> Dataset section:
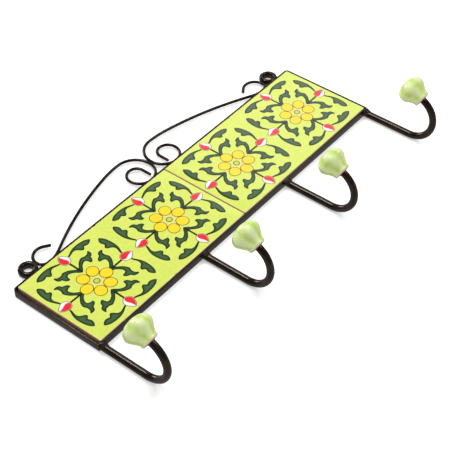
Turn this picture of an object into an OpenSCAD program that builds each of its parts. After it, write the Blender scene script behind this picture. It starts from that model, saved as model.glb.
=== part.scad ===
// Wall hook rack: four glazed tiles in an iron frame of strips on edge with a flat ledge behind, wire
// scrolls and screw eyelets along the top, and four bent rod hooks with ceramic knobs along the bottom.
// +Z is up, the rack faces -Y, and its back lies on the wall plane y = 0.
// The origin is on the wall, midway between the two screw holes.

/* [Tiles] */
// Side of one square tile
tile_side = 76.2; // [60:0.1:95]
// Thickness of a tile
tile_thick = 4.8; // [4:0.1:8]
// Radius of a tile's corners
tile_corner_r = 1.2; // [0.4:0.1:2]
// Bevel along the edges of the glazed face
tile_bevel = 0.5; // [0.2:0.1:1]
// Gap between the tiles of a pair
butt_gap = 0.1; // [0.1:0.1:1]
// Width of the grouted joint in the middle
centre_gap = 0.6; // [0.4:0.1:3]
// How far the grout lies below the tile faces
grout_recess = 0.3; // [0.1:0.1:1]
// Thickness of the adhesive between ledge and tiles
bed_thick = 0.8; // [0.3:0.1:2]
// How far the tile faces stand proud of the rim
tile_proud = 0.6; // [0:0.1:1.5]

/* [Frame] */
// Thickness of the rim round the tiles
rim_thick = 1.1; // [0.8:0.1:2.5]
// Thickness of the ledge behind the tiles
ledge_thick = 1.2; // [0.8:0.1:2.5]
// Width of the ledge behind the tiles
ledge_w = 10; // [5:0.5:18]
// Outer radius of the two upper corners
corner_r = 3; // [1.5:0.1:4]
// Outer radius of the two lower corners
foot_r = 0.6; // [0.2:0.1:0.8]
// Room between the tile row and the left bar
slack_left = 2.2; // [0.3:0.1:3]
// Room between the tile row and the right bar
slack_right = 0.4; // [0.3:0.1:3]
// Room between the tiles and the top bar
slack_top = 0.4; // [0.3:0.1:1]
// Room between the tiles and the bottom bar
slack_bottom = 0.1; // [0.1:0.1:1]

/* [Hooks] */
// Diameter of the hook rods
rod_d = 5.5; // [4:0.1:6.5]
// Straight run of each hook below the bottom bar; the rods are cut and bent by hand
shank_lens = [38, 38, 40, 40.5]; // [25:0.5:55]
// Bend radius of a hook at the middle of the rod
bend_r = 18.7; // [15.5:0.1:28]
// How far a hook turns, where 90 would leave it level
bend_turn = 155; // [135:1:165]
// How far each hook leans sideways, in degrees, as it was welded on
hook_leans = [0, 2, 1, 2]; // [-5:0.5:5]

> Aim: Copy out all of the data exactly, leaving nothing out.

> The reply:
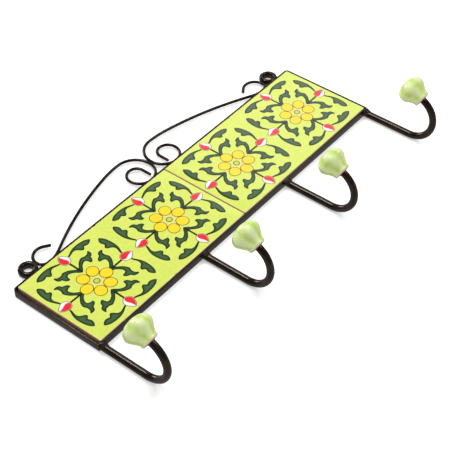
Turn this picture of an object into an OpenSCAD program that builds each of its parts. After it, write the Blender scene script behind this picture. It starts from that model, saved as model.glb.
=== part.scad ===
// Wall hook rack: four glazed tiles in an iron frame of strips on edge with a flat ledge behind, wire
// scrolls and screw eyelets along the top, and four bent rod hooks with ceramic knobs along the bottom.
// +Z is up, the rack faces -Y, and its back lies on the wall plane y = 0.
// The origin is on the wall, midway between the two screw holes.

/* [Tiles] */
// Side of one square tile
tile_side = 76.2; // [60:0.1:95]
// Thickness of a tile
tile_thick = 4.8; // [4:0.1:8]
// Radius of a tile's corners
tile_corner_r = 1.2; // [0.4:0.1:2]
// Bevel along the edges of the glazed face
tile_bevel = 0.5; // [0.2:0.1:1]
// Gap between the tiles of a pair
butt_gap = 0.1; // [0.1:0.1:1]
// Width of the grouted joint in the middle
centre_gap = 0.6; // [0.4:0.1:3]
// How far the grout lies below the tile faces
grout_recess = 0.3; // [0.1:0.1:1]
// Thickness of the adhesive between ledge and tiles
bed_thick = 0.8; // [0.3:0.1:2]
// How far the tile faces stand proud of the rim
tile_proud = 0.6; // [0:0.1:1.5]

/* [Frame] */
// Thickness of the rim round the tiles
rim_thick = 1.1; // [0.8:0.1:2.5]
// Thickness of the ledge behind the tiles
ledge_thick = 1.2; // [0.8:0.1:2.5]
// Width of the ledge behind the tiles
ledge_w = 10; // [5:0.5:18]
// Outer radius of the two upper corners
corner_r = 3; // [1.5:0.1:4]
// Outer radius of the two lower corners
foot_r = 0.6; // [0.2:0.1:0.8]
// Room between the tile row and the left bar
slack_left = 2.2; // [0.3:0.1:3]
// Room between the tile row and the right bar
slack_right = 0.4; // [0.3:0.1:3]
// Room between the tiles and the top bar
slack_top = 0.4; // [0.3:0.1:1]
// Room between the tiles and the bottom bar
slack_bottom = 0.1; // [0.1:0.1:1]

/* [Hooks] */
// Diameter of the hook rods
rod_d = 5.5; // [4:0.1:6.5]
// Straight run of each hook below the bottom bar; the rods are cut and bent by hand
shank_lens = [38, 38, 40, 40.5]; // [25:0.5:55]
// Bend radius of a hook at the middle of the rod
bend_r = 18.7; // [15.5:0.1:28]
// How far a hook turns, where 90 would leave it level
bend_turn = 155; // [135:1:165]
// How far each hook leans sideways, in degrees, as it was welded on
hook_leans = [0, 2, 1, 2]; // [-5:0.5:5]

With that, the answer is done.